For critical short-term needs, borrowing from a 401(k) account can be a better alternative to hardship withdrawals or high-interest forms of credit. The reason is that any money borrowed from a 401(k) account is tax-exempt.
What Is a 401(k) Loan?
Some employers allow participants to borrow against their 401(k) retirement savings plans. Borrowing from your own 401(k) will not affect your credit and does not require a credit check. For plans that allow loans, the loans must be repaid with interest within a prescribed time frame.
If the borrower defaults on a 401(k) loan, they are typically subject to a 10% early withdrawal penalty on the outstanding balance.
Tax Consequences of 401(k) Loans
As long as the loan is paid back in a timely matter, the interest attached to certain plans is the only tax consequence (the term “interest” is a bit misleading because the funds go back into the participant’s own account).
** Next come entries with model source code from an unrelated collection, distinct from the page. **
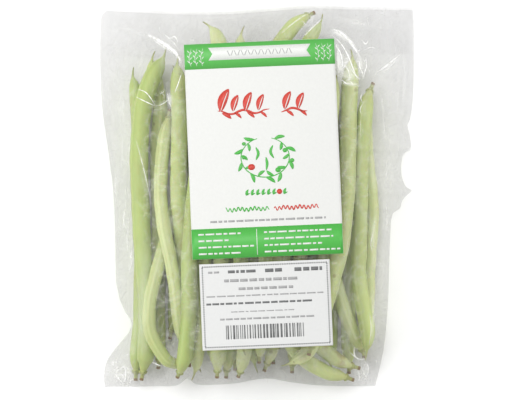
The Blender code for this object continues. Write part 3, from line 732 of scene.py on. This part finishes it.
# The film bag: its outline as seen from above, and how it creases. Lengths in millimetres.
film = {
    "columns": 220, "rows": 264, "halfLength": 89.5, "backHeight": 0.12, "sideHeight": 0.5, "clear": 0.3,
    "sheetGap": 0.3, "paperMargin": 0.8, "paperDrop": 0.16, "tightRounds": 3000, "bareRounds": 4,
    "border": 6, "wrinkle": 0.6,
    "noiseSeed": 5, "sharpNoise": (9.0, 2.4, 3.3), "smallNoise": (4.2, 1.3, 8.1),  # scale, stretch and place
    "flap": 22.0, "flapRows": 14, "flapHeight": 0.04, "flapFacts": (-0.1, 0.0),
    "bend": [(0.32, 0.12), (0.48, -0.02), (0.32, -0.24)],  # out from the top edge and up, where it folds
    "backColumns": 56, "backRows": 68, "backUneven": 0.12, "backFacts": (0.0, 0.9),
    "mouth": 88, "mouthInset": 1.0, "stepLength": 6, "stepHeight": 0.1,
    "left": [(-89.5, -71.6), (-84.3, -72.0), (-77.8, -70.7), (-72.4, -67.3), (-67.1, -62.9), (-63, -59.8),
             (-60.4, -59.2), (-57.1, -59.8), (-54.4, -61.9), (-48.4, -64.5), (-43, -65.7), (-36.7, -66.4),
             (-15, -66.8), (2, -67.6), (20, -69.8), (40, -72.6), (60, -73.7), (80, -73.6), (86, -72.6),
             (89.5, -69.6)],
    "right": [(-89.5, 55.5), (-72, 59.5), (-50, 61.6), (-20, 62.6), (-8.6, 63.7), (-5.8, 67.1), (-1.6, 68.4),
              (1.0, 70.9), (3.0, 72.9), (4.2, 70.4), (8.2, 68.4), (12.9, 67.8), (17.6, 68.2), (20.4, 68.9),
              (21.6, 71.9), (24.3, 72.4), (29.0, 71.8), (33.7, 70.7), (35.7, 71.8), (45, 73.2), (60, 73.7),
              (85, 73.6), (89.5, 72.8)],
    "bottom": [(-75, -89.4), (-50, -89.3), (-38, -88.8), (-32.4, -85.4), (-28, -88.4), (-12, -88.0),
               (4, -85.6), (18, -87.6), (36, -89.1), (75, -88.8)],
    "top": [(-75, 88.6), (-52, 87.4), (-30, 86.6), (-10, 87.0), (8, 88.4), (26, 89.5), (45, 89.0),
            (75, 88.9)],
}

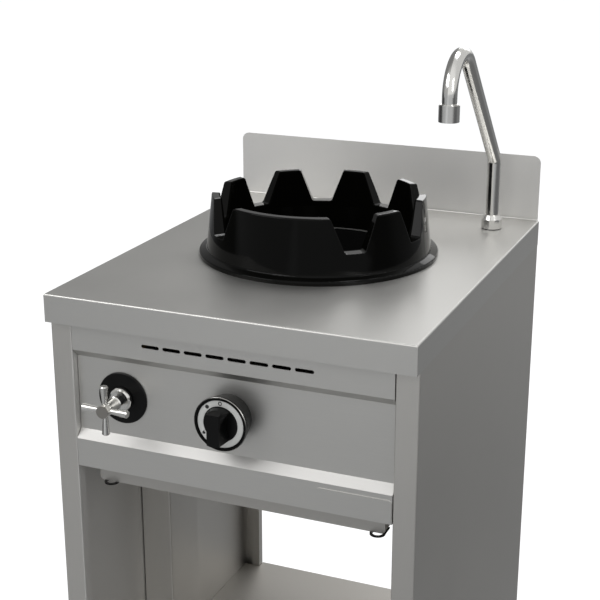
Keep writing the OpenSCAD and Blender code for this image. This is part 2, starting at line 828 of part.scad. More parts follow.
// Cap with three rings of flame ports
module burner_cap() color(iron) place() translate([0, burner_y, -chamber_z]) difference() {
    union() {
        cylinder(r = head_r, h = cap_t * 2 / 3);
        cylinder(r = head_r - cap_t / 3, h = cap_t);
    }
    for (ring = [1 : 3]) for (i = [0 : port_count * ring / 3 - 1])
        rotate(i * 1080 / (port_count * ring))
            translate([ring * head_r / 4, 0, -cut]) cylinder(r = cap_t / 6, h = cap_t + 2 * cut, $fn = 16);
}

// Brass jet screwed through the holder plate
module injector() color(brass) place() translate([0, 0, -control_z]) {
    translate([0, injector_y - injector_r, 0]) rotate([-90, 0, 0]) hexagon(injector_r, injector_r);
    translate([0, injector_y, 0]) rotate([-90, 0, 0]) {
        cylinder(r = feed_r, h = holder_t, $fn = fine);
        translate([0, 0, holder_t]) cylinder(r1 = feed_r + near, r2 = feed_r / 2, h = injector_r, $fn = fine);
    }
}

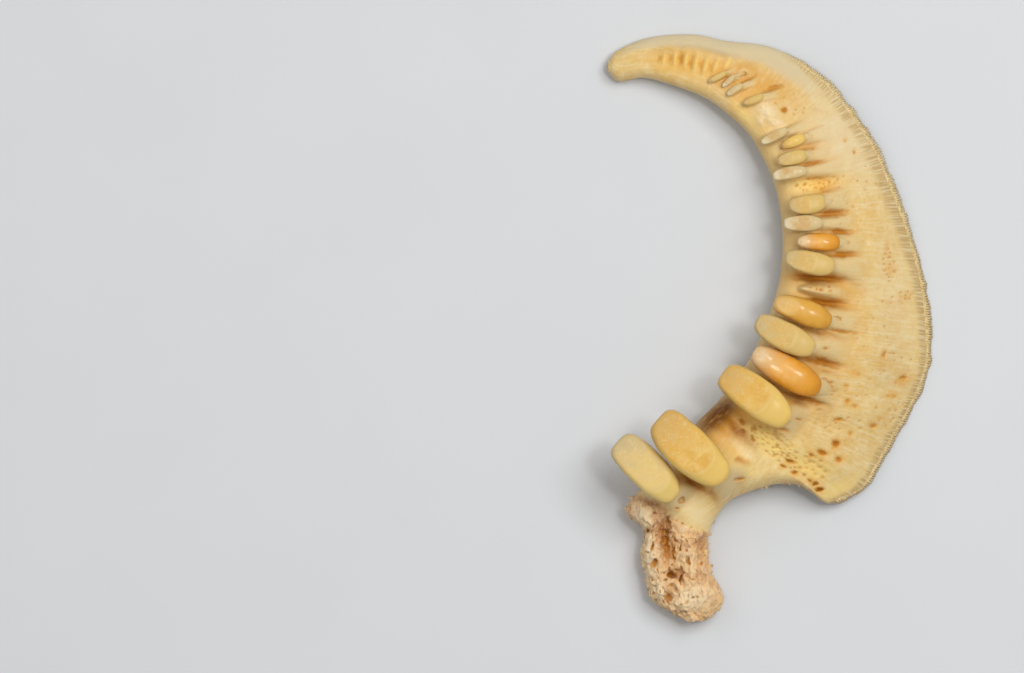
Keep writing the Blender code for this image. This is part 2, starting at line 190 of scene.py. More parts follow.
def add_node(tree: bpy.types.NodeTree, kind: str, inputs: dict | None = None, **settings) -> bpy.types.Node:
    """Adds a node, sets its properties, and fills or links its inputs.

    Args:
        tree: The tree that the node goes in.
        kind: The node's type name.
        inputs: Socket names or numbers, each with a value or an output socket to link.
        settings: The node's own properties.

    Returns:
        The new node.
    """
    node = tree.nodes.new(kind)
    for key, value in settings.items():
        setattr(node, key, value)
    fill_inputs(tree, node, inputs or {})
    return node


def start_material(name: str) -> tuple[bpy.types.Material, bpy.types.Node, bpy.types.NodeSocket]:
    """Starts a material.

    Args:
        name: The material's name.

    Returns:
        The material, its shader, and the socket of the place on the object.
    """
    material = bpy.data.materials.new(name)
    material.use_nodes = True
    tree = material.node_tree
    place = add_node(tree, "ShaderNodeTexCoord").outputs["Object"]
    return material, tree.nodes["Principled BSDF"], place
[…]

The borrower must use after-tax dollars to pay the interest. Therefore, the government takes a portion of it twice—income tax is paid on the amount again when the borrower taps the account in retirement. However, 401(k) interest rates are typically modest—often around 5%—so the double taxation has a relatively small impact. It is only significant when the amount borrowed is large and repaid over several years.
- Some employers allow participants to borrow against their 401(k) retirement savings plan; this is called a 401(k) loan.
- A 401(k) loan will not affect the borrower’s credit and does not require a credit check.
- A 401(k) loan can be better than other high-interest financing because the money borrowed is tax-exempt.
- Depending on the plan, a borrrower may not be able to make contributions if they have a loan outstanding.
The Amount That Can be Borrowed
Each plan has its own limits for loans. However, the IRS allows you to borrow $10,000 or 50% of the total amount saved, whichever is greater. However you cannot borrow more than $50,000. As an example, if your balance is $15,000, you can borrow $10,000 because 50% is only $7,500. However, if your balance is $120,000, the maximum you can borrow is $50,000.
Defaulting on the 401(k) Loan
If the borrower defaults on a 401(k) loan, the tax consequences will be significant. For borrowers younger than 59.5 years old, the outstanding loan balance is treated as a hardship withdrawal—it is subject to a 10% early withdrawal penalty and treated as regular income for tax purposes.
Let’s say you default on a loan with a $10,000 outstanding balance and have an effective tax rate of 15%. By the time you file your annual tax return, you will owe the government $1,000 for the early-withdrawal penalty and another $1,500 in income tax (which would otherwise be deferred until retirement). Within one year, that $10,000 is down to $7,500.
The Risks Involved with a 401(k) Loan
Some plans do not allow participants to make plan contributions if they have a loan outstanding. If you take five year to repay the loan, you will save nothing to your 401(k). That also means that will not benefit from the tax advantages of making payments to your retirement account.
You will also miss out on any matching contributions that your employer might provide while you are paying off the loan.
When to Opt for a 401(k) Loan
It is important to determine your ability to repay a 401(k) loan before proceeding. Most planners advise keeping your nest egg intact unless, for example, you can no longer pay utility bills or groceries.
In short, if you need funds and are confident you can pay the loan back, the minimal tax consequences and ability to pad your account with interest can make these loans a viable option.
Milestone Asset Management Group LLC, Avon, CT
When you borrow money from your 401(k) plan there are no immediate taxes involved. However, when you pay off your loan, unlike 401(k) contributions that are made pre-tax, the loan payments are after-tax. As soon as your loan payments hit your 401(k) plan they become pre-tax money and, therefore, when you take it out later in life (retirement) you will be taxed on that amount again.
For example, you take out $10,000 as a loan, then start to pay it back into the plan with after-tax money. When you retire and withdraw that $10,000, it will be taxed again so the same pool of money is actually double taxed.